Staël, Romanticism and Revolution
Two centuries of sexism have hidden Germaine de Staël’s place in international history. Straddling the divides of the French Revolution, Napoleonic Europe, emergent nationalism, and European Romanticism, and playing pivotal roles in those movements, she was also a friend of Byron, Thomas Jefferson, and Tsar Alexander. Extensive archival research and a complete contextual overview of Staël’s writings here restore Staël’s canonical status as political philosopher, historian, European Romantic theorist, and revolutionary. While the term stateswoman is not commonly used, it describes Staël aptly, acting as she necessarily did through men around her. The brilliant game of masks and proxies imposed on her by patriarchy is detailed here, alongside her unending fight for the oppressed, from the nations of Napoleon’s subjugated Europe to the victims of the Atlantic slave trade.
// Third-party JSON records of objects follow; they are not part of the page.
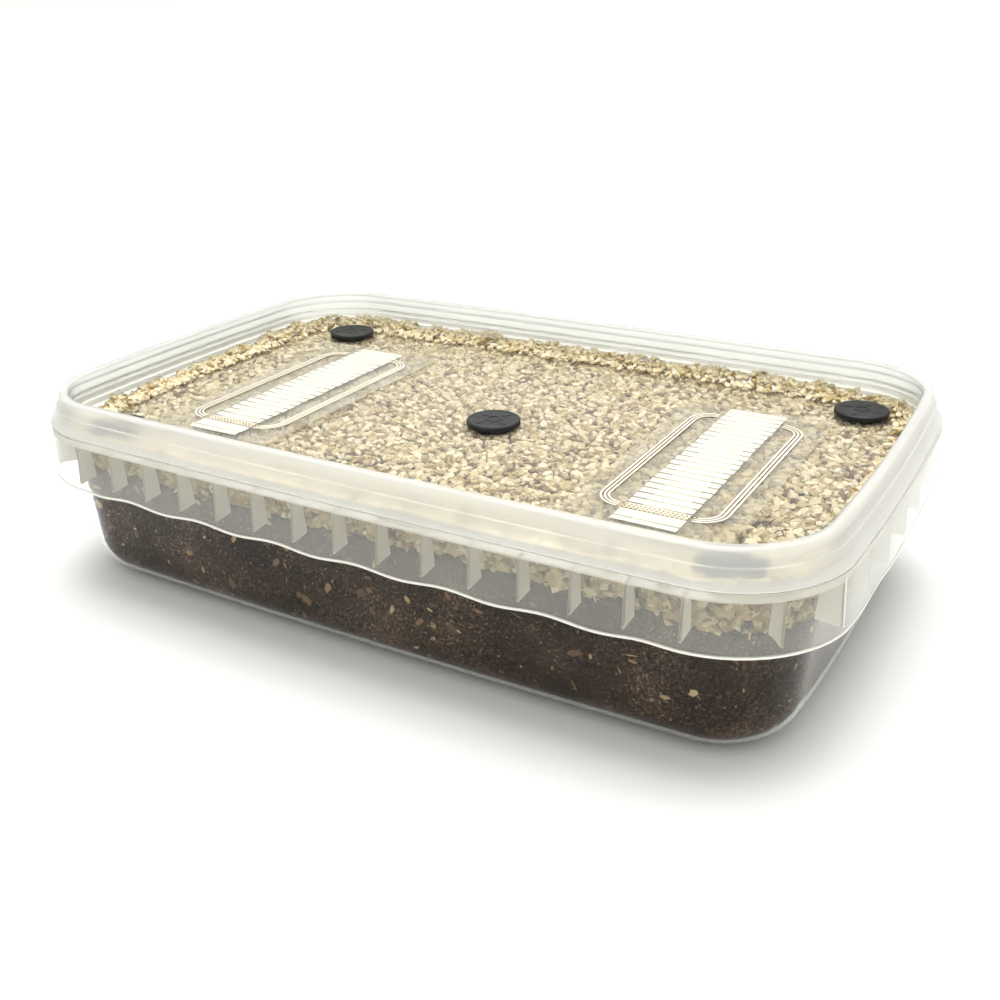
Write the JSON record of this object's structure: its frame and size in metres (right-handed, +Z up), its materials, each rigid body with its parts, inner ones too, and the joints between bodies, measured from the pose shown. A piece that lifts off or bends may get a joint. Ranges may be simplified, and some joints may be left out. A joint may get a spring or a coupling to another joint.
{
  "type": "boxed mushroom grow kit",
  "caption": "Low clear plastic grow box with a recessed clip-on lid, rubber stoppers and filter patches, filled with dark substrate under a vermiculite casing layer.",
  "frame": {"origin": "middle of the box's underside, on the surface it stands on", "axes": "+X along the length, +Y across the width, +Z up"},
  "size_m": [0.2994, 0.19, 0.0708],
  "materials": {
    "tub_plastic": "injection-moulded translucent polypropylene, satin, milky where it is thick",
    "lid_plastic": "injection-moulded clear polypropylene, glossier than the tub",
    "film": "thin clear film, welded round its edge in three fine lines",
    "membrane": "white breathable membrane with crosswise slats",
    "stopper_rubber": "matt black moulded rubber with a shallow ring and cross in relief",
    "substrate": "moist dark brown fibrous compost with small pale chips",
    "vermiculite": "loose golden cream mineral flakes two to five millimetres across"
  },
  "bodies": {
    "root": {"tub": "tub_plastic", "lid": "lid_plastic", "filter_film_left": "film", "filter_film_right": "film", "filter_strip_left": "membrane", "filter_strip_right": "membrane", "stopper_centre": "stopper_rubber", "stopper_far_left": "stopper_rubber", "stopper_far_right": "stopper_rubber", "stopper_near_left": "stopper_rubber", "stopper_near_right": "stopper_rubber", "substrate": "substrate", "vermiculite": "vermiculite"}
  },
  "joints": []
}
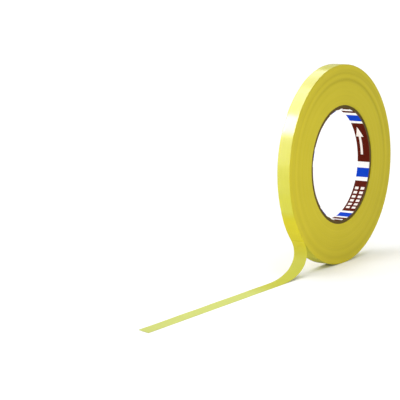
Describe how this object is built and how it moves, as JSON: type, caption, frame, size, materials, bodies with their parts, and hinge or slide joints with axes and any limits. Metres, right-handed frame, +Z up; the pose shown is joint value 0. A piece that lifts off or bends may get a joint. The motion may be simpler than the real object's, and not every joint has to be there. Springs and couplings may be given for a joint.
{
  "type": "adhesive tape roll",
  "caption": "Narrow roll of glossy yellow film tape on a printed paperboard core, standing on edge with its free tail bent down and laid along the floor.",
  "frame": {"origin": "middle of the part's bounding box in X and Y, on the floor that the roll and its tail stand on", "axes": "+X along the roll's axis, out of the side that shows the printed liner; the tail runs along -Y and the roll is at +Y; +Z up"},
  "size_m": [0.01, 0.2994, 0.137],
  "materials": {
    "film": "glossy yellow film, slightly translucent, with fine winding rings on the roll's sides",
    "board": "brown core board, matte, cut edge",
    "liner_paper": "smooth white paper printed with blue and maroon bars and plain marks"
  },
  "bodies": {
    "tail_base": {"tail_root": "film"},
    "roll": {"core_liner": "liner_paper", "core_inner_ply": "board", "core_middle_ply": "board", "core_outer_ply": "board", "tape_inner_turns": "film", "tape_outer_turns": "film", "tape_top_lap": "film"},
    "tail_middle": {"tail_run": "film"},
    "tail_end": {"tail_tip": "film"}
  },
  "joints": [
    {"name": "roll_turn", "type": "hinge", "parent": "tail_base", "child": "roll", "pos_m": [0, 0.0812, 0.0685], "axis": [1, 0, 0], "continuous": true},
    {"name": "tail_lift", "type": "hinge", "parent": "tail_base", "child": "tail_middle", "pos_m": [0, -0.0038, 0.00015], "axis": [-1, 0, 0], "range_deg": [0, 60]},
    {"name": "tip_lift", "type": "hinge", "parent": "tail_middle", "child": "tail_end", "pos_m": [0, -0.0758, 0.00015], "axis": [-1, 0, 0], "range_deg": [0, 60]}
  ]
}
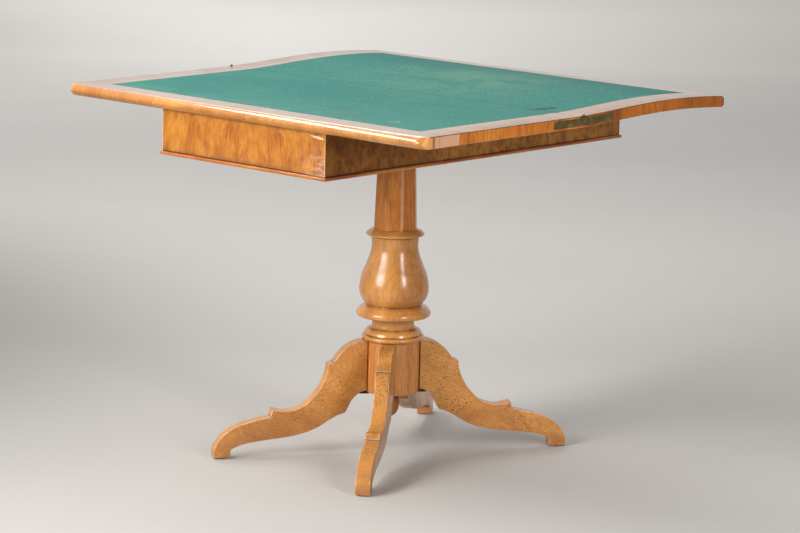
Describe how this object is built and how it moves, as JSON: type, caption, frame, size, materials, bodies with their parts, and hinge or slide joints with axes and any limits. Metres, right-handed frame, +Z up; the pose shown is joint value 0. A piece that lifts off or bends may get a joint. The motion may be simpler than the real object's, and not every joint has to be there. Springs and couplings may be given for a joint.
{
  "type": "card table",
  "caption": "Fold over card table: a swivelling top with baize opens flat over a shallow veneered box, on a turned and faceted column with scroll legs.",
  "frame": {"origin": "on the floor, under the middle of the column", "axes": "+X along the long side of the box, towards the main leaf when open; +Y along its short side and along the fold, away from the near hinge; +Z up"},
  "size_m": [0.926, 0.955, 0.7566],
  "materials": {
    "veneer": "waxed gloss, orange brown figured veneer",
    "turned_wood": "waxed gloss, honey brown",
    "carcase_wood": "unpolished",
    "baize": "worn woollen felt",
    "brass": "dull, aged",
    "iron": "dark, dull"
  },
  "bodies": {
    "base": {"baluster": "turned_wood", "bead_back": "veneer", "bead_front": "veneer", "bead_left": "veneer", "bead_right": "veneer", "column_bearer": "carcase_wood", "column_shaft": "turned_wood", "drum": "turned_wood", "drum_drop": "turned_wood", "frieze_back_rail": "veneer", "frieze_front_rail": "veneer", "frieze_left_end": "veneer", "frieze_right_end": "veneer", "glide_back": "iron", "glide_front": "iron", "glide_left": "iron", "glide_right": "iron", "glue_block_back": "carcase_wood", "glue_block_front": "carcase_wood", "leg_back": "veneer", "leg_front": "veneer", "leg_left": "veneer", "leg_right": "veneer", "leg_plate": "iron", "leg_plate_screw_back": "brass", "leg_plate_screw_front": "brass", "leg_plate_screw_left": "brass", "leg_plate_screw_right": "brass", "pivot_rail": "carcase_wood", "pivot_rail_block_back": "carcase_wood", "pivot_rail_block_front": "carcase_wood", "well_board": "carcase_wood", "well_divider": "carcase_wood"},
    "main": {"main_leaf": "veneer", "main_baize": "baize", "hinge_far_main_strap": "brass", "hinge_far_main_screw_1": "brass", "hinge_far_main_screw_2": "brass", "hinge_far_pin": "brass", "hinge_near_main_strap": "brass", "hinge_near_main_screw_1": "brass", "hinge_near_main_screw_2": "brass", "hinge_near_pin": "brass", "pivot_plate": "iron", "pivot_bolt": "iron", "pivot_washer": "iron", "pivot_nut": "iron", "pivot_plate_screw_1": "brass", "pivot_plate_screw_2": "brass", "stop_peg": "turned_wood"},
    "flap": {"flap_leaf": "veneer", "flap_baize": "baize", "hinge_far_flap_strap": "brass", "hinge_far_flap_screw_1": "brass", "hinge_far_flap_screw_2": "brass", "hinge_near_flap_strap": "brass", "hinge_near_flap_screw_1": "brass", "hinge_near_flap_screw_2": "brass"}
  },
  "joints": [
    {"name": "top_swivel", "type": "hinge", "parent": "base", "child": "main", "pos_m": [0.11575, 0.11575, 0.7251], "axis": [0, 0, 1], "range_deg": [-90, 0]},
    {"name": "flap_fold", "type": "hinge", "parent": "main", "child": "flap", "pos_m": [0, 0, 0.7479], "axis": [0, 1, 0], "range_deg": [0, 177.7]}
  ]
}
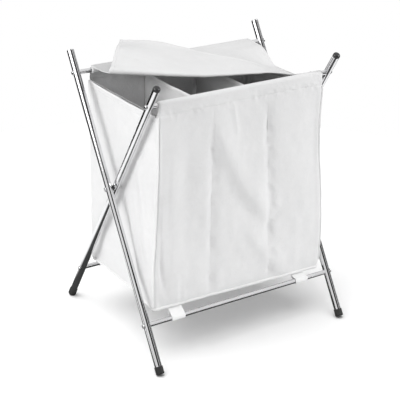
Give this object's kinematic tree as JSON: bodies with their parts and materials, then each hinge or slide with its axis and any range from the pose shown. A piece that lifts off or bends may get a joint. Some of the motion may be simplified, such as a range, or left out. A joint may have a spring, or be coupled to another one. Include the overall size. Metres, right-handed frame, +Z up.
{
  "type": "laundry sorter",
  "caption": "Folding laundry sorter: crossed chrome tube legs pivot at each end and carry a white fabric bag with side-by-side compartments and a fold-back cover.",
  "frame": {"origin": "on the floor under the middle of the sorter, with both frames open", "axes": "+X along the bars from left to right, +Y from the front to the back, +Z up"},
  "size_m": [0.627, 0.5388, 0.7679],
  "materials": {
    "chrome_tube": "bright chrome plate",
    "plated_bolt": "bright zinc plate",
    "plated_nut": "satin zinc plate",
    "insert_plastic": "moulded nylon",
    "spacer_plastic": "moulded nylon",
    "foot_rubber": "satin moulded rubber",
    "cap_plastic": "semi-gloss moulded",
    "plug_plastic": "silver-grey moulded",
    "bag_cloth": "plain-weave white polyester",
    "divider_cloth": "plain-weave white polyester",
    "cover_cloth": "plain-weave white polyester",
    "strap_webbing": "white woven tape"
  },
  "bodies": {
    "outer_frame": {"outer_leg_left": "chrome_tube", "outer_leg_right": "chrome_tube", "top_back_bar": "chrome_tube", "bottom_front_bar": "chrome_tube", "outer_frame_bar_inserts": "insert_plastic", "outer_frame_bolts": "plated_bolt", "foot_front_left": "foot_rubber", "foot_front_right": "foot_rubber", "top_plug_left": "plug_plastic", "top_plug_right": "plug_plastic", "pivot_bolt_left": "plated_bolt", "pivot_bolt_right": "plated_bolt", "pivot_spacer_left": "spacer_plastic", "pivot_spacer_right": "spacer_plastic", "pivot_nut_left": "plated_nut", "pivot_nut_right": "plated_nut", "back_sleeve": "bag_cloth"},
    "inner_frame": {"inner_leg_left": "chrome_tube", "inner_leg_right": "chrome_tube", "top_front_bar": "chrome_tube", "bottom_back_bar": "chrome_tube", "inner_frame_bar_inserts": "insert_plastic", "inner_frame_bolts": "plated_bolt", "foot_back_left": "foot_rubber", "foot_back_right": "foot_rubber", "top_cap_left": "cap_plastic", "top_cap_right": "cap_plastic", "front_sleeve": "bag_cloth"},
    "bag": {"bag_front_panel": "bag_cloth", "bag_back_panel": "bag_cloth", "bag_left_panel": "bag_cloth", "bag_right_panel": "bag_cloth", "bag_floor": "bag_cloth", "divider_left": "divider_cloth", "divider_right": "divider_cloth", "front_strap_left": "strap_webbing", "front_strap_right": "strap_webbing", "back_strap_left": "strap_webbing", "back_strap_right": "strap_webbing"},
    "cover": {"cover_flap": "cover_cloth"}
  },
  "joints": [
    {"name": "fold", "type": "hinge", "parent": "outer_frame", "child": "inner_frame", "pos_m": [0, 0, 0.43265], "axis": [-1, 0, 0], "range_deg": [0, 56], "deforming": ["bag_front_panel", "bag_back_panel", "bag_left_panel", "bag_right_panel", "bag_floor", "divider_left", "divider_right", "front_strap_left", "front_strap_right", "back_strap_left", "back_strap_right", "cover_flap"]},
    {"name": "bag_swing", "type": "hinge", "parent": "outer_frame", "child": "bag", "pos_m": [0, 0.16573, 0.70523], "axis": [-1, 0, 0], "range_deg": [0, 28]},
    {"name": "cover_lift", "type": "hinge", "parent": "bag", "child": "cover", "pos_m": [0, 0.16573, 0.70523], "axis": [-1, 0, 0], "range_deg": [0, 120]}
  ],
  "couplings": [
    {"joint": "bag_swing", "follows": "fold", "ratio": 0.5}
  ]
}
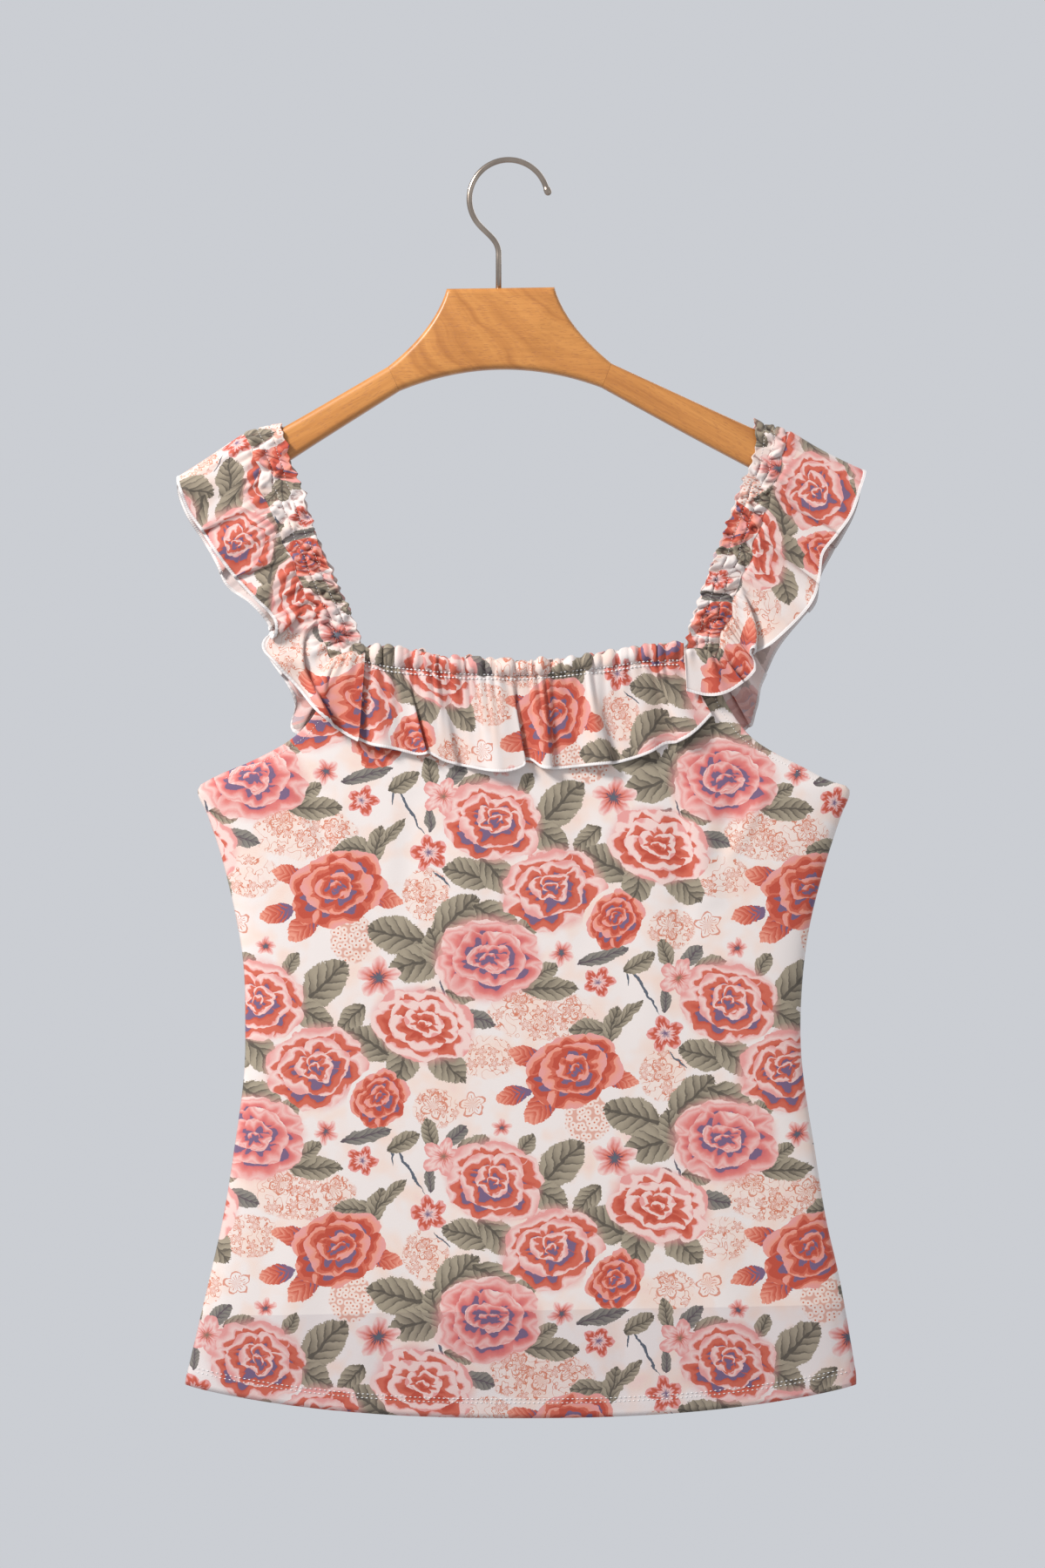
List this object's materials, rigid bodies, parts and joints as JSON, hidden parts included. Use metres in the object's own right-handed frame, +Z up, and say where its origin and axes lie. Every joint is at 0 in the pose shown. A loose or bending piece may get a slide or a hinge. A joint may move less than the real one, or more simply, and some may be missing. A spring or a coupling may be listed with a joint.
{
  "type": "tank top on a hanger",
  "caption": "Sleeveless knit top with a gathered square neck, ruffled straps and a shaped waist, hanging flat from a wooden clothes hanger by its hook.",
  "frame": {"origin": "inside of the hook's top, where a rail carries the hanger", "axes": "+Z up along the garment's length, -Y towards the viewer of the front, +X to the right seen from the front"},
  "size_m": [0.4352, 0.032, 0.7945],
  "materials": {
    "hook_steel": "satin drawn wire",
    "beech": "satin clear varnish",
    "printed_mesh": "matte floral print on fine mesh jersey"
  },
  "bodies": {
    "root": {"hanger_hook": "hook_steel", "hanger_block": "beech", "hanger_arm_left": "beech", "hanger_arm_right": "beech", "body_front": "printed_mesh", "body_back": "printed_mesh", "strap_left": "printed_mesh", "strap_right": "printed_mesh", "ruffle_front": "printed_mesh", "ruffle_back": "printed_mesh", "ruffle_left": "printed_mesh", "ruffle_right": "printed_mesh"}
  },
  "joints": []
}
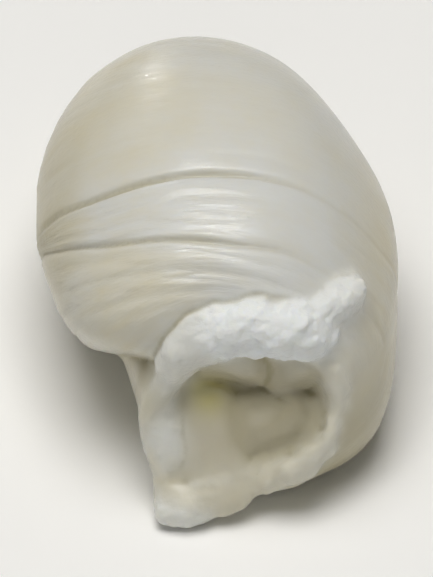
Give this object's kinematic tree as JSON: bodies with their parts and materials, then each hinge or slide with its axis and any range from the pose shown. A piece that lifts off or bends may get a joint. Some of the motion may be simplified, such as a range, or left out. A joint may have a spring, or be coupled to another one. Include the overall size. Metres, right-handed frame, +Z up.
{
  "type": "mozzarella knot",
  "caption": "Knot of fresh stretched-curd cheese with a broad pleated wrap, a torn open end with a curdy lip, and a pinched stub behind.",
  "frame": {"origin": "on the flat underside, below the middle of the knot", "axes": "+Z up, +Y back towards the pinched stub, +X to the right as seen from the torn end, which points to -Y"},
  "size_m": [0.0513, 0.0836, 0.0394],
  "materials": {
    "curd": "wet, smooth fresh cheese"
  },
  "bodies": {
    "root": {"mozzarella_knot": "curd"}
  },
  "joints": []
}
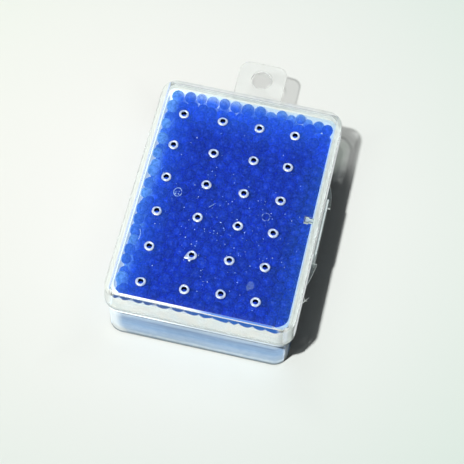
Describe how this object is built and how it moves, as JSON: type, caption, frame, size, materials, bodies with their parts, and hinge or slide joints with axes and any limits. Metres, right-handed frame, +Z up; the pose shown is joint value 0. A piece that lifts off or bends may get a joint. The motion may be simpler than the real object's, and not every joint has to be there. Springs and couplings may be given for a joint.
{
  "type": "desiccant case",
  "caption": "Flat clear plastic case with a hang tab and a vented, hinged, latched lid, filled with loose blue silica gel beads.",
  "frame": {"origin": "centre of the tray's underside, on the surface the case rests on", "axes": "+Z up through the lid, +Y towards the hang tab, +X towards the latch"},
  "size_m": [0.0676, 0.1089, 0.0283],
  "materials": {
    "clear_plastic": "clear moulded polypropylene, slightly hazy",
    "gel": "translucent indicating silica gel beads, glassy"
  },
  "bodies": {
    "case": {"tray": "clear_plastic", "living_hinge": "clear_plastic", "gel_layer_01": "gel", "gel_layer_02": "gel", "gel_layer_03": "gel", "gel_layer_04": "gel", "gel_layer_05": "gel", "gel_layer_06": "gel", "gel_layer_07": "gel", "gel_layer_08": "gel", "gel_layer_09": "gel", "gel_layer_10": "gel", "gel_layer_11": "gel", "gel_layer_12": "gel", "gel_layer_13": "gel", "gel_layer_14": "gel", "gel_layer_15": "gel"},
    "lid": {"lid": "clear_plastic", "latch_flexure": "clear_plastic"},
    "latch": {"latch_tongue": "clear_plastic"}
  },
  "joints": [
    {"name": "lid_hinge", "type": "hinge", "parent": "case", "child": "lid", "pos_m": [-0.0331, 0, 0.0179], "axis": [0, -1, 0], "range_deg": [0, 180], "deforming": ["living_hinge"]},
    {"name": "latch_flex", "type": "hinge", "parent": "lid", "child": "latch", "pos_m": [0.0325, 0, 0.02325], "axis": [0, -1, 0], "range_deg": [0, 14], "stiffness_Nm_per_rad": 0.05, "deforming": ["latch_flexure"]}
  ]
}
This title is also available as Open Access on Cambridge Core.
John Claiborne Isbell is a scholar, educator, and poet. He has published in French and English on Staël and on European Romanticism, starting in 1994 with The Birth of European Romanticism: Truth and Propaganda in Staël’s “De l’Allemagne” (Cambridge University Press). His most recent monograph is An Outline of Romanticism in the West (2022).